Meja Pingpong, Salah Satu Fasilitas Umum yang Menemani Mahasiswa di Sela Waktu Kuliah. Sumber: Dokumentasi Pribadi |
Jauhnya lokasi kampus
Arjawinagun ini membuat banyak mahasiswa memilih untuk indekos di daerah
Watubelah yang masih dekat kota. Di Watubelah pilihan tempat tinggal cukup
banyak, mencari makanan lebih mudah dan lebih ramai. Jika malam hari di
Arjawinangun sepi, sulit membali makan, dan belum ada tempat hiburan. Untungnya
kampus menyediakan bus shuttle dengan jam keberangkatan tertentu untuk
memfasiliasi mahasiswa berangkat dari Watubelah ke Arjawinangun dan sebaliknya.
Namun jadwal bis tidak selalu on
time. Misalnya bisa yang seharusnya berangkat jam 8 pagi dari Watubelah
baru bertolak pukul 08.45. Akibatnya mahasiswa yang seharusnya bisa masuk kelas
jam 9 terpaksa datang terlambat. Mereka ketinggalan cukup banyak materi di awal
dan dosen pengampu mungkin merasa agak sedikit terganggu ketika di tengah kelas
banyak mahasiswa yang bergelombol baru masuk kelas.
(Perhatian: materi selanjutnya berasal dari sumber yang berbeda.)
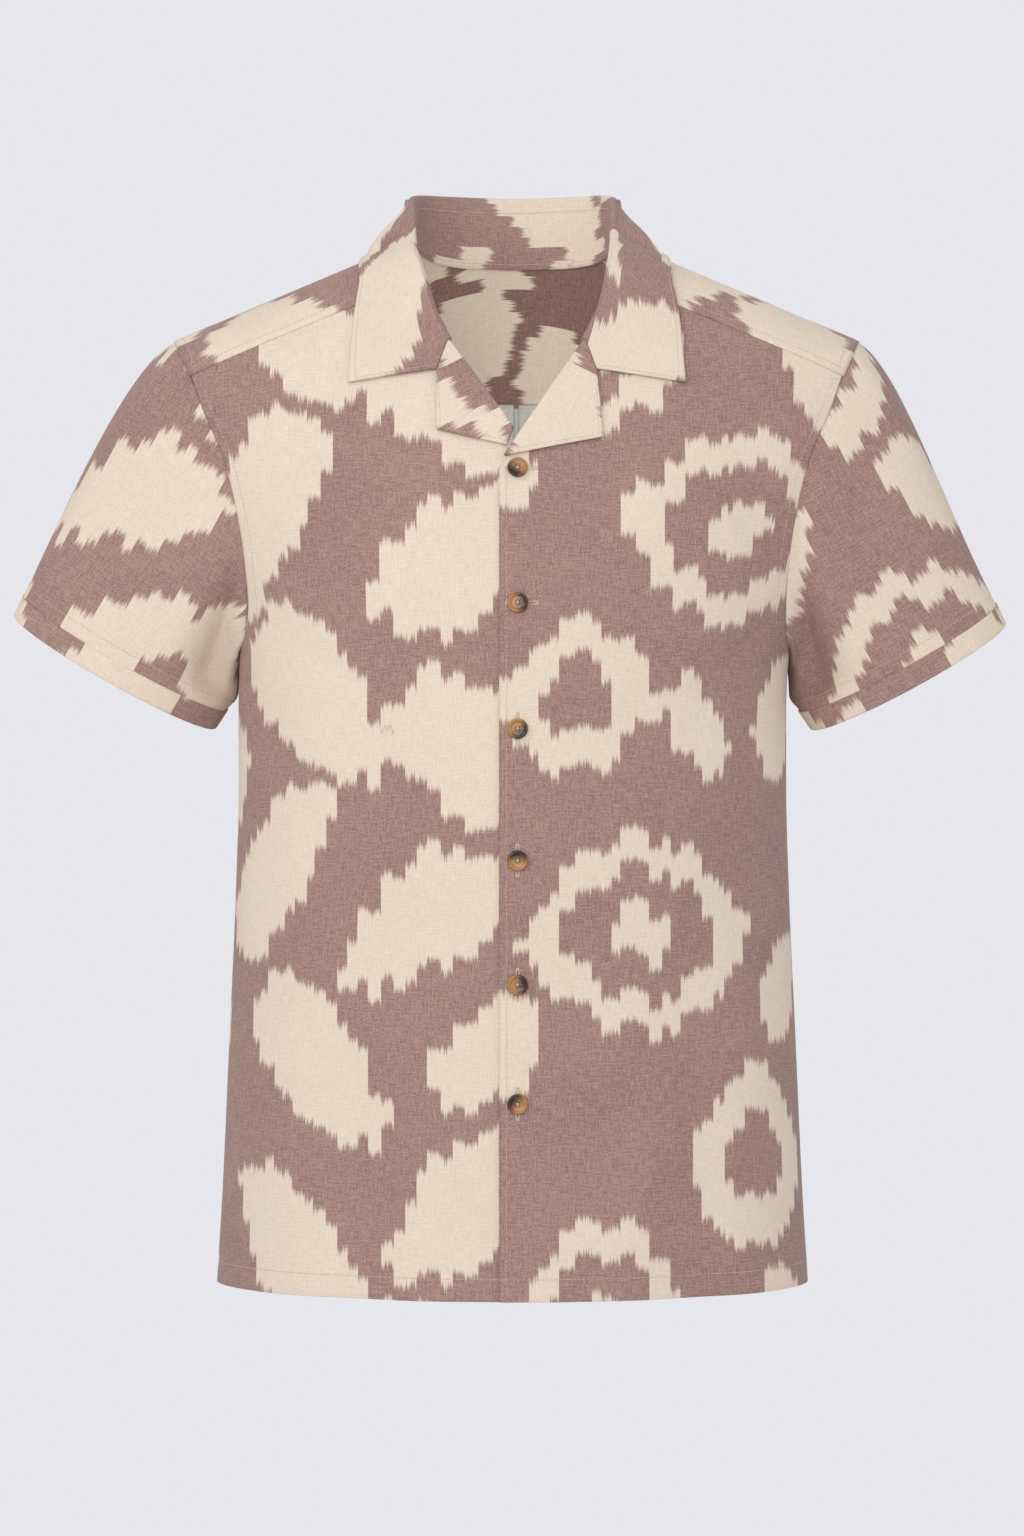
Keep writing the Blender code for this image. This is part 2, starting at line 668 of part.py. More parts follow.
def make_buttons(colour):
    """Turned discs with a raised rim and a dished face, tilted to the front they lie on."""
    half = BUTTON_THICK / 2
    profile = (
        (0.0, -half), (BUTTON_RADIUS * 0.72, -half), (BUTTON_RADIUS, -half * 0.1),
        (BUTTON_RADIUS * 0.96, half * 0.75), (BUTTON_RADIUS * 0.84, half),
        (BUTTON_RADIUS * 0.6, half * 0.35), (0.0, half * 0.2),
    )
    for number, height in enumerate(BUTTON_HEIGHTS, start=1):
        name = "button_%d" % number
        mesh = bpy.data.meshes.new(name)
        disc = bmesh.new()
        ends = [disc.verts.new((x * MM, 0, z * MM)) for x, z in profile]
        edges = [disc.edges.new(pair) for pair in zip(ends, ends[1:])]
        bmesh.ops.spin(disc, geom=ends + edges, cent=(0, 0, 0), axis=(0, 0, 1),
                       angle=2 * pi, steps=18, use_merge=True)
        bmesh.ops.remove_doubles(disc, verts=disc.verts, dist=0.01 * MM)
        bmesh.ops.recalc_face_normals(disc, faces=disc.faces)
        disc.to_mesh(mesh)
        disc.free()
        button = bpy.data.objects.new(name, mesh)
        bpy.context.collection.objects.link(button)
        mesh.materials.append(cloth_material(name + "_horn", colour))
        seat = on_front(BUTTON_X, height, "left")
        out = outward(seat)
        button.rotation_euler = out.to_track_quat("Z", "Y").to_euler()
        button.location = (seat + out * (CLOTH_WALL / 2 + SEAM_GAP + half)) * MM


for old in list(bpy.data.objects):
    bpy.data.objects.remove(old, do_unlink=True)

make_body((0.32, 0.215, 0.195))
make_sleeves((0.36, 0.25, 0.225))
make_collar((0.62, 0.5, 0.41))
make_buttons((0.16, 0.075, 0.03))
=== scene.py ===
from bisect import bisect
from functools import partial
from math import asin, copysign, cos, pi, radians, sin, sqrt
from operator import attrgetter

import bmesh
import bpy
from mathutils import Matrix, Vector


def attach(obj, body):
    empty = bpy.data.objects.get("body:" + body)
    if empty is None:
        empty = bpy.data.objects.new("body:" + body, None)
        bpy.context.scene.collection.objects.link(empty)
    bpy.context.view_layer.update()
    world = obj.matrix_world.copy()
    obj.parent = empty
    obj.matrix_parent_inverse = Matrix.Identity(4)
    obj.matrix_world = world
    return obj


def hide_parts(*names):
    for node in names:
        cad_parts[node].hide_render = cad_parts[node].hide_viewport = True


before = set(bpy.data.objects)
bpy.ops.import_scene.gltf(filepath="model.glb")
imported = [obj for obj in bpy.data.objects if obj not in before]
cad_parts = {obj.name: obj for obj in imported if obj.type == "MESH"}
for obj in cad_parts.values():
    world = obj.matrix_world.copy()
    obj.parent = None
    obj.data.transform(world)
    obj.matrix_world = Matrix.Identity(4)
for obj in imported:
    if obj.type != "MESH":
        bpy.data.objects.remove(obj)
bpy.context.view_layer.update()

# Camera. It stands three metres in front of the shirt at the height of its chest and looks at it
# straight and level through a long lens, so the shirt shows with hardly any perspective.
CAMERA_PLACE = (-0.0031, -3.0, -0.363)
CAMERA_LENS = 101.95

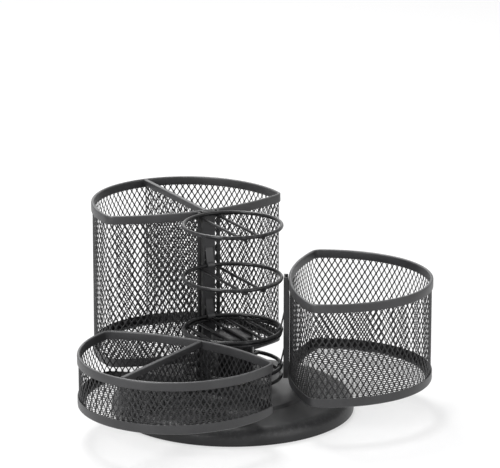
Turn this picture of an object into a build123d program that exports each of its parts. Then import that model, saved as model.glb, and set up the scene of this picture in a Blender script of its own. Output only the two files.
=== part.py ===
from build123d import *

import math
import os

# Rotating desk organizer: a weighted round foot, a turning wire silo, and three
# expanded-metal bins that hang on the silo's rings and lift off.
# Millimetres. The origin is on the spin axis, at the surface the foot stands on.
# +Z is up, +X runs through the middle of the medium bin.

os.makedirs("parts", exist_ok=True)

# Foot
base_radius = 75.0
base_sheet = 1.2
skirt_foot = 0.6
shoulder_room = 2.65
shoulder_fillet = 8.0
dish_rise = 1.0
step_radius = 45.0
step_width = 3.0
step_rise = 1.2
flare_run = 11.0
flare_lift = 0.6
collar_radius = 16.0
collar_rise = 5.3
step_fillet = 2.0
flare_fillet = 9.0
collar_fillet = 1.5
pad_thickness = 1.5
ballast_thickness = 5.0
ballast_margin = 7.8

# Spindle and bearing
spindle_radius = 4.0
spindle_foot_radius = 9.0
spindle_foot = 1.4
spindle_chamfer = 0.6
spindle_headroom = 2.3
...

Pada masing-masing gedung sudah
terdapat mushola laki-laki dan perempuan. Namun masih belum ada masjid. Hari
Jumat sebelum kuliah mulai, saya berjumatan di Masjid Brimob yang jaraknya
sekitar 800 meter dari kampus. Kalau jalan lumayan, untungnya saya ikut naik
mobil bersama karyawan lainnya. Pada hari Jumat pekan pertama kuliah ini
ternyata pengelola kampus Cirebon mencoba menyelenggarakan Jumatan di dalam
kampus. Bagain tengah gedung B dipasangi karpet dan diletakkan mimbar untuk khotib.
Imam dan penceramahnya merupakan ustadz yang tinggal di dekat kampus.
Merasakan menjadi jamaah shalat Jumat pertama di kampus Cirebon merupakan
pengalaman yang cukup membanggakan.
Jadi Jamaah Jumatan Perdana di Kampus ITB Cirebon. Sumber: Dokumentasi Pribadi
Kampus ITB Cirebon di Kecamatan
Arjawinangun akhirnya dapat difungsikan untuk melaksanakan kegiatan belajar
mengajar. Di awal masih banyak kekurangan dari segi penjadwalan, alokasi
ruangan, dosen pengampu, hingga fasilitas pendukung. Namun dengan kerja sama
dari seluruh elemen, mulai dari pengelola Cirebon, rektorat di pusat, dosen,
hingga tenaga akademik perlaha-lahan pelaksanaan perkuliahan di kampus Cirebon
kualitasnya dapat sama atau mungkin lebih baik dibandingkan kampus Ganesha.